__DIRECTION__
Will you repeat only the lines beginning at the one that mentions "Write the three.js" and ending at the one that mentions "const PITCH = 9;", both of them included, exactly?

__INPUT FOR THIS TASK__
▬▬▬▬▬▬▬▬▬▬
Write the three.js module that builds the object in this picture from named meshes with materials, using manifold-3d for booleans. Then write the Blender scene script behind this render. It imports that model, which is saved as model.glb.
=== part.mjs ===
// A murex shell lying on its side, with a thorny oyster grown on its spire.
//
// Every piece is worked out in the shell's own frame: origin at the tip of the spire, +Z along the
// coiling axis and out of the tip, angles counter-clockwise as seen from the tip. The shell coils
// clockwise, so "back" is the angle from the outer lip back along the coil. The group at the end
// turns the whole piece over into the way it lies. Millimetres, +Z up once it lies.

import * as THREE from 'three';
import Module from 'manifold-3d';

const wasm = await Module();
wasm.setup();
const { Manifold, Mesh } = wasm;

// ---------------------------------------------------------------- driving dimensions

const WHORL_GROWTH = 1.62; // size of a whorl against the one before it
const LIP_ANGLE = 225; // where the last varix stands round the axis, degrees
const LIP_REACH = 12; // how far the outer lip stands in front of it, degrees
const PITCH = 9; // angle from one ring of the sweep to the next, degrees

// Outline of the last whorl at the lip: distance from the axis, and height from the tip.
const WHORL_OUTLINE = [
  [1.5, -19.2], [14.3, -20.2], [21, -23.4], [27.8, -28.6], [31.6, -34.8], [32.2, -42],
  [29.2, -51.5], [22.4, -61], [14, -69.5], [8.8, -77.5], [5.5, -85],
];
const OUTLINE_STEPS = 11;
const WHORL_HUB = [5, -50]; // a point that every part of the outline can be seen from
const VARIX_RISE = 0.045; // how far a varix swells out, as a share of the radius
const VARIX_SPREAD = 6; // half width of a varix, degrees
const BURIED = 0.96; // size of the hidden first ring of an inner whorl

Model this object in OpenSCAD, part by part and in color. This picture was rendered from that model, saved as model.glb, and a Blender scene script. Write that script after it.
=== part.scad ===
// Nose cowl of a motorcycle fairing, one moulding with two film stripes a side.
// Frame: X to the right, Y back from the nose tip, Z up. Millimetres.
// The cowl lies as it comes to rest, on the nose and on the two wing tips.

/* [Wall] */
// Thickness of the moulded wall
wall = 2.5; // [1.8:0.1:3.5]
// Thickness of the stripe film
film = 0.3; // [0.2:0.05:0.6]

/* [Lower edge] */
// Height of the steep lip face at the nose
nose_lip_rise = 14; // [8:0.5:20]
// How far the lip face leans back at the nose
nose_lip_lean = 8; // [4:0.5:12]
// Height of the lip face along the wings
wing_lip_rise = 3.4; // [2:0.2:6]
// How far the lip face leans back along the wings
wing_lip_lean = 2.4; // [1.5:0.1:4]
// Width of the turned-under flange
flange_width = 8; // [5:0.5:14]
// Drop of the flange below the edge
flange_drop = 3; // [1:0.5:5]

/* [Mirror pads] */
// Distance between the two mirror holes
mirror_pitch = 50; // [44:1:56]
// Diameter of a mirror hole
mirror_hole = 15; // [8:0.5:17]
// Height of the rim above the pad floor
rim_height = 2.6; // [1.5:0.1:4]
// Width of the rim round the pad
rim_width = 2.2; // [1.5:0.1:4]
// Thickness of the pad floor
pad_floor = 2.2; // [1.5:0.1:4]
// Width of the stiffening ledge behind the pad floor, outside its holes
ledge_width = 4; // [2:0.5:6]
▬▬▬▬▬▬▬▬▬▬
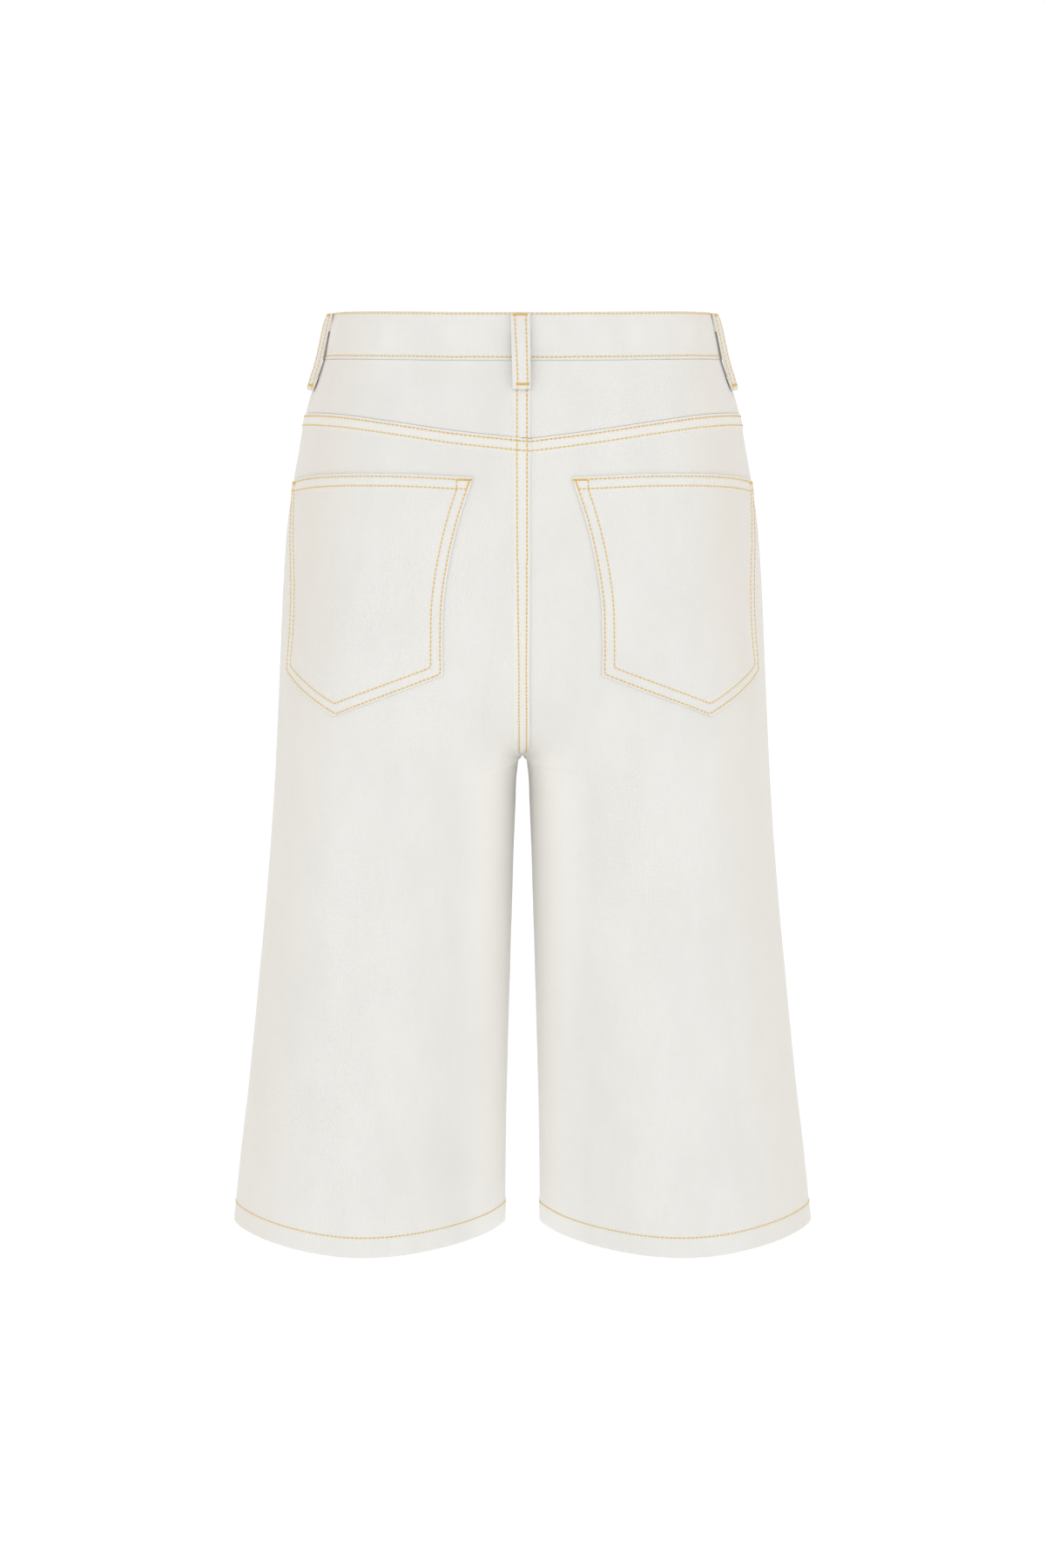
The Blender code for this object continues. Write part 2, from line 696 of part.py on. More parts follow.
▬▬▬▬▬▬▬▬▬▬
__RESULT__
Write the three.js module that builds the object in this picture from named meshes with materials, using manifold-3d for booleans. Then write the Blender scene script behind this render. It imports that model, which is saved as model.glb.
=== part.mjs ===
// A murex shell lying on its side, with a thorny oyster grown on its spire.
//
// Every piece is worked out in the shell's own frame: origin at the tip of the spire, +Z along the
// coiling axis and out of the tip, angles counter-clockwise as seen from the tip. The shell coils
// clockwise, so "back" is the angle from the outer lip back along the coil. The group at the end
// turns the whole piece over into the way it lies. Millimetres, +Z up once it lies.

import * as THREE from 'three';
import Module from 'manifold-3d';

const wasm = await Module();
wasm.setup();
const { Manifold, Mesh } = wasm;

// ---------------------------------------------------------------- driving dimensions

const WHORL_GROWTH = 1.62; // size of a whorl against the one before it
const LIP_ANGLE = 225; // where the last varix stands round the axis, degrees
const LIP_REACH = 12; // how far the outer lip stands in front of it, degrees
const PITCH = 9; // angle from one ring of the sweep to the next, degrees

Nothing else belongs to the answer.